The complicated world of AI consciousness

artificial intelligence singularity
Image credit: Depositphotos

This article is part of “the philosophy of artificial intelligence,” a series of posts that explore the ethical, moral, and social implications of AI today and in the future


Would true artificial intelligence be conscious and experience the world like us? Will we lose our humanity if we install AI implants in our brains? Should robots and humans have equal rights? If I replicate an AI version of myself, who will be the real me?

These are the kind of questions we think of when watching science fiction movies and TV series such as Her, Westworld, and Ex Machina. But, as some scientists believe, they will become real-life issues one day. And we need to think about them now.

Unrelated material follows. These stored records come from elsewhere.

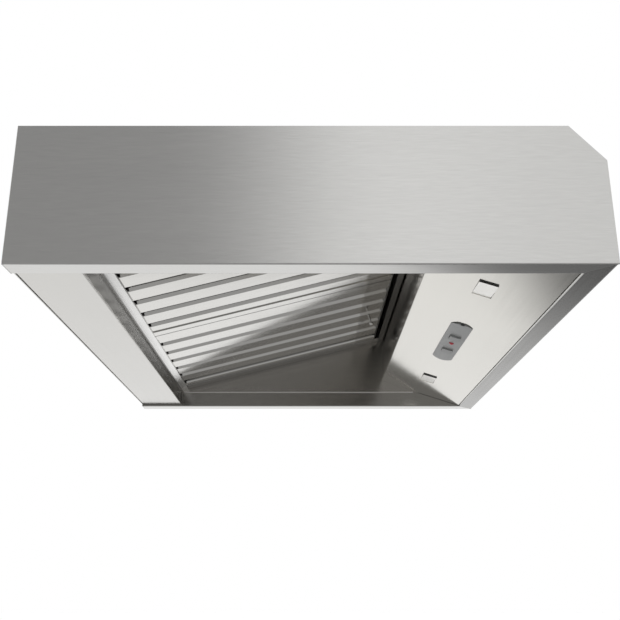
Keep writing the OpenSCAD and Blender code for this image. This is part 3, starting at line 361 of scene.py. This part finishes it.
@dataclass(frozen=True)
class TurnedMetal:
    """Plain turned, ground or rolled metal with faint wear."""

    name: str
    colour: Colour
    roughness: float = 0.25
    metallic: float = 1.0

    def build(self) -> bpy.types.Material:
        """Makes the material."""
        shader = Shader(self.name)
        shader.set(Metallic=self.metallic)
        wear = shader.noise(160.0, detail=4.0)
        shader.link(shader.between(wear, shade(self.colour, 0.86), shade(self.colour, 1.1)), "Base Color")
        shader.link(shader.ranged(wear, self.roughness - 0.05, self.roughness + 0.1), "Roughness")
        shader.bump(shader.noise(900.0), 0.00002, 0.3)
        return shader.material


@dataclass(frozen=True)
class Moulded:
    """Moulded plastic or rubber: an even colour with a fine spark-eroded texture."""

    name: str
    colour: Colour
    roughness: float = 0.45
    texture: float = 1600.0
    relief: float = 0.00003
    coat: float = 0.0

    def build(self) -> bpy.types.Material:
        """Makes the material."""
        shader = Shader(self.name)
        shader.set(Coat_Weight=self.coat, Coat_Roughness=0.12)
        cloud = shader.noise(60.0, detail=3.0)
        skin = shader.noise(self.texture, detail=3.0)
        shader.link(shader.between(cloud, shade(self.colour, 0.94), shade(self.colour, 1.06)), "Base Color")
        shader.link(shader.ranged(skin, self.roughness - 0.06, self.roughness + 0.06), "Roughness")
        shader.bump(skin, self.relief, 0.5)
        return shader.material


@dataclass(frozen=True)
class FrostedLens:
    """Pale diffusing lens, finely rippled."""

    name: str
    colour: Colour = (0.93, 0.915, 0.87)

    def build(self) -> bpy.types.Material:
        """Makes the material."""
        shader = Shader(self.name)
        shader.set(IOR=1.49, Coat_Weight=0.4, Coat_Roughness=0.1)
        ripple = shader.noise(700.0, detail=1.0)
        shader.link(shader.between(ripple, shade(self.colour, 0.97), self.colour), "Base Color")
        shader.link(shader.ranged(ripple, 0.25, 0.4), "Roughness")
        shader.bump(ripple, 0.00004, 0.5)
        return shader.material


OUTER_STEEL: Colour = (0.655, 0.65, 0.635)
ZINC = ZincSheet("zinc_sheet")
SCREW_STEEL = TurnedMetal("screw_steel", (0.62, 0.62, 0.60), 0.28)
GROUND_STEEL = TurnedMetal("ground_steel", (0.55, 0.55, 0.55), 0.18)
BLACK_RUBBER = Moulded("black_rubber", (0.02, 0.02, 0.02), 0.6)
CREAM_PLASTIC = Moulded("cream_plastic", (0.70, 0.68, 0.60), 0.4)


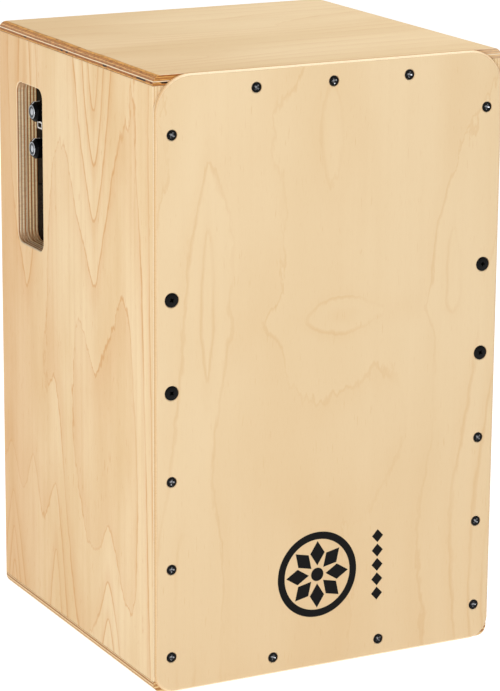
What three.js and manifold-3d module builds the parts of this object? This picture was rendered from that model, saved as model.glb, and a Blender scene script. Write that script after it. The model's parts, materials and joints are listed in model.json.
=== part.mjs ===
// A cajon, or box drum: a birch plywood box that its player sits on, with a thin screwed front plate,
// snare wires behind it, a sound hole in the rear, and a small preamp in a recess of the left side.
//
// Millimetres. +X is to the right of someone who faces the front plate, +Y runs from the front plate
// to the rear, and +Z is up. The origin is on the floor, under the middle of the box.

import * as THREE from "three";
import { mergeVertices } from "three/addons/utils/BufferGeometryUtils.js";
import Module from "manifold-3d";

const wasm = await Module();
wasm.setup();

// ---------------------------------------------------------------- driving dimensions

const WIDTH = 300;
const DEPTH = 295;
const BOX_HEIGHT = 482.5;
const FOOT_HEIGHT = 6;
const GLUE_LINE = 0.15; // between pieces that lie flat on each other
const CLEARANCE = 0.3; // round screws, shafts and everything that turns or slides

const TOP_THICK = 8;
const BOTTOM_THICK = 10;
const SIDE_THICK = 8.2;
const REAR_THICK = 5;
const PLATE_THICK = 3.3;
const TOP_EDGE_R = 7.6;
const BOTTOM_EDGE_R = 8.6;
const REAR_CORNER_R = 4; // of the box's two upright rear edges
const SOUND_HOLE_R = 57;
const SOUND_HOLE_UP = 200; // above the box's underside

const PLATE_TOP_CORNER_R = 30;
const PLATE_BOTTOM_CORNER_R = 17;
const PLATE_EDGE_R = 2.9;

const BATTEN_WIDE = 12;
const BATTEN_DEEP = 18;

const SCREW_INSET = 14.1; // of both side columns
const COLUMN_SCREWS = [
  { up: 437.4, large: false },
  { up: 312.2, large: true },
  { up: 240.1, large: true },
  { up: 170.1, large: false },
  { up: 100, large: false },
  { up: 28.9, large: false },
];
const TOP_ROW = { up: 467.8, across: [-65.8, 0, 65.8] };
const BOTTOM_ROW = { up: 14, across: [-47.4, 47.4] };
const SMALL_SCREW = { headR: 3.9, headHigh: 2.3, rim: 0.3, shankR: 1.7, length: 19, recessR: 1.7 };
const LARGE_SCREW = { headR: 5.5, headHigh: 1.7, rim: 1.2, shankR: 2.2, length: 19, recessR: 1.5 };
const SNARE_BAR_SCREW_LENGTH = 30;

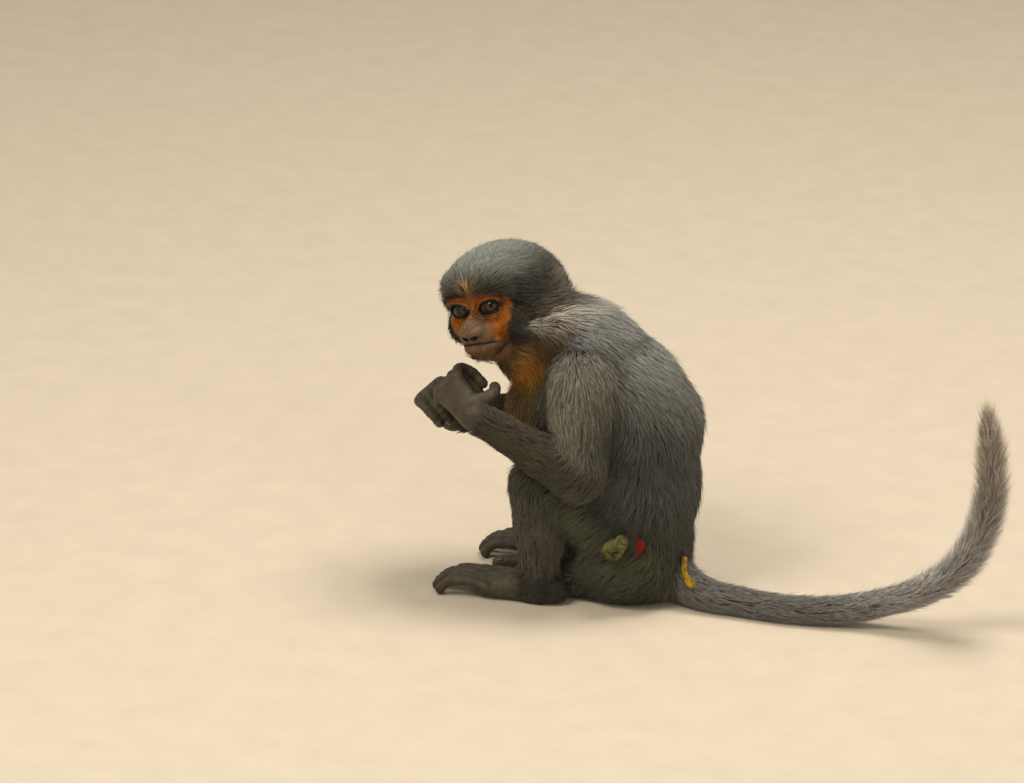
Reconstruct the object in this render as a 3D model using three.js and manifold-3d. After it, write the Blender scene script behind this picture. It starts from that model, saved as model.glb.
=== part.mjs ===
// A young sooty mangabey (Cercocebus atys) sitting on its haunches, life size, in millimetres.
// It faces -X and turns its head to its left, which is -Y. +Z is up, the floor is z = 0, and the
// origin is the middle of the seat. Both hands are raised and closed, one above the other.
// Each part has the outer shape of its coat.
import * as THREE from "three";
import { mergeVertices } from "three/addons/utils/BufferGeometryUtils.js";
import Module from "manifold-3d";

const wasm = await Module();
wasm.setup();

// ---------------------------------------------------------------- driving dimensions
const GAP = 0.4; // clearance between neighbouring parts
const FLOOR_REACH = 400; // half width of the block that flattens what rests on the floor
const LEFT = -1;
const RIGHT = 1;
const SIDES = [
  ["left", LEFT],
  ["right", RIGHT],
];

const vec = (x, y, z) => new THREE.Vector3(x, y, z);

// Joints. The right foot stands a little behind the left one, and the arms are posed one by one.
const hip = (side) => vec(-4, 25 * side, 42);
const knee = (side) => vec(-80, 42 * side, 99);
const ankle = (side) => (side === LEFT ? vec(-73, -46, 16) : vec(-67, 40, 16));
const shoulder = (side) => vec(-43, 31 * side, 177);
const ELBOW = { [LEFT]: vec(-37, -60, 108), [RIGHT]: vec(-84, 48, 124) };
// Each hand is closed round nothing: the fingers bend about an axis through the grip, which runs
// from the first finger to the last, and palm is the way from that axis to the palm.
const HAND = {
  [LEFT]: { grip: vec(-135, -47, 162), row: vec(-0.65, -0.01, -0.76), palm: vec(0.32, -0.89, 0.33) },
  [RIGHT]: { grip: vec(-165, -12, 136), row: vec(-0.63, -0.46, -0.62), palm: vec(-0.54, 0.84, -0.06) },
};
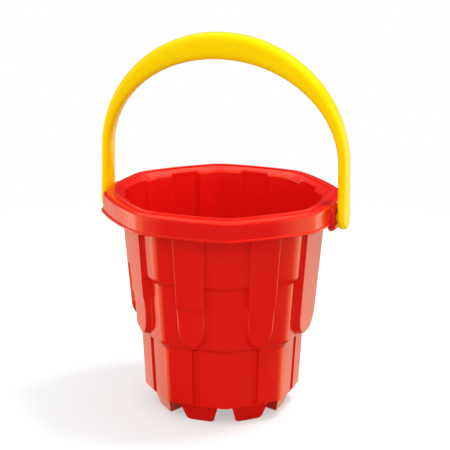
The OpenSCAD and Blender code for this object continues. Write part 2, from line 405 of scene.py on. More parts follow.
@dataclass
class WallSkin:
    """One side of the moulded wall: the outside, or the inside that follows it a wall in.

    Attributes:
        sizes: Sizes of the bucket.
        inset: 0 for the outside, and the wall's thickness for the inside.
        kind: Kind of side.
    """

    sizes: BucketSizes
    inset: float
    kind: SideKind
    soft_reach: float = 1.0
    corner_columns: int = 5
    tip_rows_down: int = 12

    def __post_init__(self) -> None:
        """Works out the heights and radii that the wall passes through."""
        s, inset = self.sizes, self.inset
        inside = inset > 0
        self.floor_z = s.foot_height + inset
        self.top_z = s.land_z - 0.3 if inside else s.under_z
        base = s.base_radius - inset
        self.marks = [self.floor_z, s.tower_top_z + inset, s.recess_z + inset,
                      s.recess_top_z + inset, s.panel_z + inset]
        self.radii = [base, s.tower_top_r - inset, s.recess_r - inset,
                      s.recess_top_r - inset, s.panel_r - inset]
        self.shelf_z = s.under_z - 1.0
        if inside:
            self.marks += [self.shelf_z, s.land_z - 0.2]
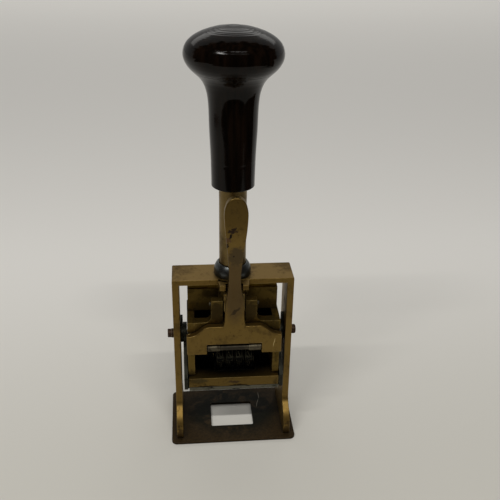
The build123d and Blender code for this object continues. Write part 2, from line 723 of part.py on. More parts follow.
NODES = {
    "base_plate": base_plate(),
    "frame_yoke": frame_yoke(),
    "foot_screws": foot_screws(),
    "lever_guide": lever_guide(),
    "guide_bush": guide_bush(),
    "buffer_ring": buffer_ring(),
    "stop_pin": stop_pin(),
    "spring_seat": spring_seat(),
    "return_spring": return_spring(),
    "plunger_tube": plunger_tube(),
    "tube_plug": tube_plug(),
    "handle": handle(),
    "head_block": head_block(),
    "carriage_front": carriage_front(),
    "right_cheek": right_cheek(),
    "left_cheek": mirror(right_cheek(), Plane.YZ),
    "cheek_screws": cheek_screws(),
    "rear_plate": rear_plate(),
    "rear_screws": rear_screws(),
    "wheel_axle": wheel_axle(),
    "lever_pin": lever_pin(),
    "lever_spring": lever_spring(),
    "side_pin_right": side_pin_right(),
    "side_pin_left": side_pin_left(),
    "wear_plate_right": wear_plate_right(),
    "wear_plate_left": mirror(wear_plate_right(), Plane.YZ),
    "detent_spring": detent_spring(),
    "detent_screws": detent_screws(),
    "ink_tray": ink_tray(),
    "tray_plate": tray_plate(),
    "ink_pad": ink_pad(),
    "right_arm": right_arm(),
    "left_arm": mirror(right_arm(), Plane.YZ),
    "cam_followers": cam_followers(),
    "arm_screws": arm_screws(),
    "thumb_lever": thumb_lever(),
    "pawl_rod": pawl_rod(),
    "pawl_comb": pawl_comb(),
}
for number, centre in enumerate(wheel_centres(), start=1):
    NODES[f"number_wheel_{number}"] = number_wheel(centre)

os.makedirs("parts", exist_ok=True)
for name, shape in NODES.items():
    export_step(shape, f"parts/{name}.step")
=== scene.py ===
import json
import math

import bmesh
import bpy
from mathutils import Matrix, Vector, noise

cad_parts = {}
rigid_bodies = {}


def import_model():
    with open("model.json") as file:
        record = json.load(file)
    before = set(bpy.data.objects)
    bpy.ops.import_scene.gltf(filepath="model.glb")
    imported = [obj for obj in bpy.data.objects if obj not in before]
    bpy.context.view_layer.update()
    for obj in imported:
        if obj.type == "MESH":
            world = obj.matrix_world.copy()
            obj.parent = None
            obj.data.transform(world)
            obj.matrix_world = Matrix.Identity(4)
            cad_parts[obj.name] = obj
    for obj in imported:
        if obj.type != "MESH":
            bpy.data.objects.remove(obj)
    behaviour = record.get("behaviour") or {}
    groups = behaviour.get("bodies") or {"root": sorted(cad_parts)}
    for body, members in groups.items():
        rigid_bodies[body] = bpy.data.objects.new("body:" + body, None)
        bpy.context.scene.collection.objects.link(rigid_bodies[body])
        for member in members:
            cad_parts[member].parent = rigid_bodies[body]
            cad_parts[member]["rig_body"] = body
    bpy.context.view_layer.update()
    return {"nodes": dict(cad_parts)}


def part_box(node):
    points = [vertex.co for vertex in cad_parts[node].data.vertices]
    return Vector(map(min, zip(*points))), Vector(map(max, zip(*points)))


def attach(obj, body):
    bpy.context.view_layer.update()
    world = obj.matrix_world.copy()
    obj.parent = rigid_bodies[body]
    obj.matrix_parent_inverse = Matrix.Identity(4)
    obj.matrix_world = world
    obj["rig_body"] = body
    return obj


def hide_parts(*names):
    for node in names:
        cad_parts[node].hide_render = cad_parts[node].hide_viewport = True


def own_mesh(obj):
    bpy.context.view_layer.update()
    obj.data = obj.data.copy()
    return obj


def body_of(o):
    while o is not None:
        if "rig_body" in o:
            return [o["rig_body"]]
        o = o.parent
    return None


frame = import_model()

# Looks of a hand numbering machine in aged brass, on a pale floor. The sizes below are in
# millimetres and MM turns them into the frame's metres. +X right, +Y to the rear, +Z up.
MM = 0.001
scene = bpy.context.scene

# Camera: place in millimetres, lens in millimetres on a 36 mm sensor
CAMERA_PLACE = (-21.3, -301.7, 260.2)
CAMERA_DOWN, CAMERA_TURN, CAMERA_ROLL = math.radians(26.75), math.radians(5.72), math.radians(1.14)
CAMERA_LENS = 47.9

# Studio, in metres: the floor, the ceiling strips, and the dark dome and table's edges, which are cards that
# paint dark reflections
FLOOR_REACH = 12.0
KEY_HEIGHT, KEY_SLOPE, STRIP_WIDTH = 1.2, 0.54, 0.07
DARK_RADIUS, CARD_LIFT = 1.6, 0.0006
TABLE_FRONT, TABLE_LEFT, TABLE_RIGHT = 0.26, 0.56, 0.30
TABLE_REAR_LEFT, TABLE_REAR_RIGHT = 0.16, 0.10
LAMP_WHITE = (1.0, 0.985, 0.95)
WORLD_WHITE, WORLD_STRENGTH = (1.0, 0.985, 0.955), 0.345
# Floor colours: painted shade near the front of the machine, painted light far behind it
FLOOR_NEAR_SHADED, FLOOR_FAR_LIT = (0.60, 0.585, 0.535), (0.90, 0.885, 0.850)
# Dim glow of the cards that paint dark reflections
DARK_REFLECTION_GLOW = (0.030, 0.021, 0.014)

# Sizes shared with the CAD part
TUBE_R, TUBE_TOP = 6.85, 184.0
SPRING_BOTTOM, SPRING_TOP, SPRING_COIL_R, SPRING_WIRE, SPRING_TURNS = 100.75, 173.55, 4.3, 0.45, 16
DRUM_R, TYPE_BODY_R = 9.1, 9.45
DRUM_W, RATCHET_W, RATCHET_R, RATCHET_ROOT_R = 3.75, 0.9, 8.3, 7.2
BORE_R = 2.01
DIGITS = 10
LEVER_PIN_Y, LEVER_PIN_Z = -12.75, 83.9
LEVER_COIL_R, LEVER_WIRE, LEVER_PITCH, LEVER_TURNS = 1.35, 0.25, 0.56, 9.5
SHOULDER_TOP = 74.0

# Fine shape that the CAD part leaves out
HANDLE_LINE_Z, HANDLE_LINE_DEPTH, HANDLE_LINE_HALF = 155.5, 0.06, 0.30
TYPE_BODY_W, TYPE_BODY_L, TYPE_BODY_SINK, TYPE_NARROW = 3.3, 4.2, 0.3, 0.82
DIGIT_SIZE, DIGIT_RAISE, DIGIT_SINK = 4.6, 0.26, 0.1
PAD_SOFT_R, PAD_LUMP = 0.5, 0.10
PAD_TROUGH_Y, PAD_TROUGH_HALF, PAD_TROUGH_DEPTH = -2.0, 3.5, 0.35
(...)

In her book, Artificial You: AI and the Future of Your Mind, philosopher and cognitive scientist Susan Schneider dives deep into the ethical, philosophical, and scientific issues of superintelligent AI and the implications it can have for humanity. Schneider discusses the pathways to artificial general intelligence, consciousness and AI, singularity, and post-human intelligence. AI consciousness, in particular, stands out as one of the key themes that recurs in Artificial You.

Like everything that has to do with the future of AI, Artificial You is a speculation with a lot of caveats and ifs, because as has been proven a million times, we’re very bad at predicting the future. But it is a much-needed reminder of how technology is reshaping our understanding of the mind, identity, and consciousness.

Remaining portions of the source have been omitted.